Hoy se cumplían
ya diez años de aquella primera clase. Aun podía escuchar los gritos de mi
padre obligándome a sentarme frente a ese frio instrumento que sin saberlo se
convertiría en mi único aliado. Me acomodé en la silla acolchonada y
aproximé mis manos hacia él. “¡No escucho que estés practicando!” Nunca más
quería escuchar ese tipo de frases que invadían mi cabeza. Ya solo me limitaba
a tocar. Acaricie la madera exterior de la caja de resonancia que contenía la
magia de la música. 88 teclas. 36 negras y 52 blancas. 3 pedales. Mi mente ya
lo tenía tan presente que podía definir cada centímetro como mi propio
cuerpo.
Esa tarde de
otoño fue el inicio, cuando ella no soportó más y decidió pasar a otra vida. Mi
padre no pudo superarlo. Su locura apenas minutos después de encontrarla
en su cama ya en un sueño profundo, se volcó hacía mí. Mi madre amaba esa
música pero mi padre la odiaba. Sin embargo, ante la falta de aquel “sonido
infernal” como él lo llamaba, y con mis apenas siete años, me sentó frente a
aquel instrumento y comenzó mi camino.
No tuve otra
opción, día tras día. Con un sol radiante en mi rostro o ante tormentas
enfurecidas golpeando la misma ventana una y otra vez. Las órdenes de mi
padre crecían y su furia no desaparecía. Mis manos por momentos no soportaban
la presión y rogaban un descanso. Mi garganta seca, imaginando un vaso de agua
fría se repetía en los mediodías. Apenas tenía tiempo para comer, incluso a
veces las teclas se manchaban cuando me veía forzado a morder bocado sobre
ellas. La locura de mi padre por momentos era tan grande que mezclaba sus
gritos entre no soportar el sonido de la música y la necesidad de escucharla.
Su mente ya no tenía vuelta atrás y los años seguían deteriorándola. Mis
constantes faltas a la escuela eran justificadas por enfermedad o cualquier
invento de mi padre.
De esta manera,
los años fueron pasando hasta alcanzar este momento.

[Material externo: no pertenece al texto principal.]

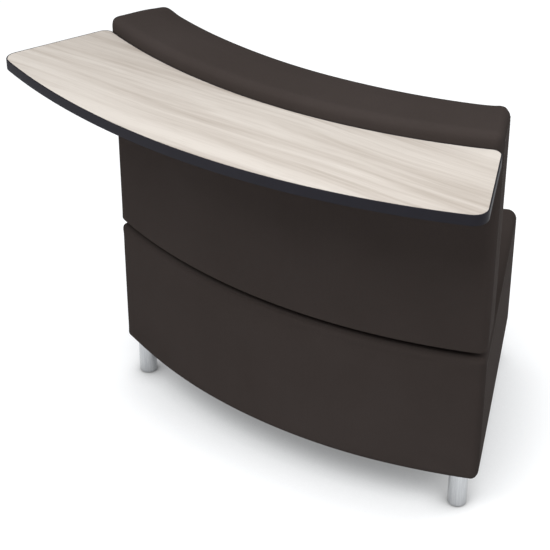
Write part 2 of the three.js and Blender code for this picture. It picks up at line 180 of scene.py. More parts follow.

Me encontraba frente a un
teatro repleto de gente dispuesta a escucharme. Mi primer concierto frente al
mismo instrumento que diez años atrás me había recibido. Mis manos y mi mente
no equivocaron ninguna nota y los aplausos invadieron el lugar. Me levanté para
ofrecer una reverencia con una sonrisa enorme en mi rostro. Nunca hubiera
imaginado que una trágica muerte y una locura sin sentido por algo que solo
reflejaba odio, me hubieran llevado a ese momento. Me di vuelta y mis ojos se
clavaron en él. El mismo que llevaba toda mi historia tallada en aquellas
teclas. El piano que definía con cada tono un instante de mi propia vida.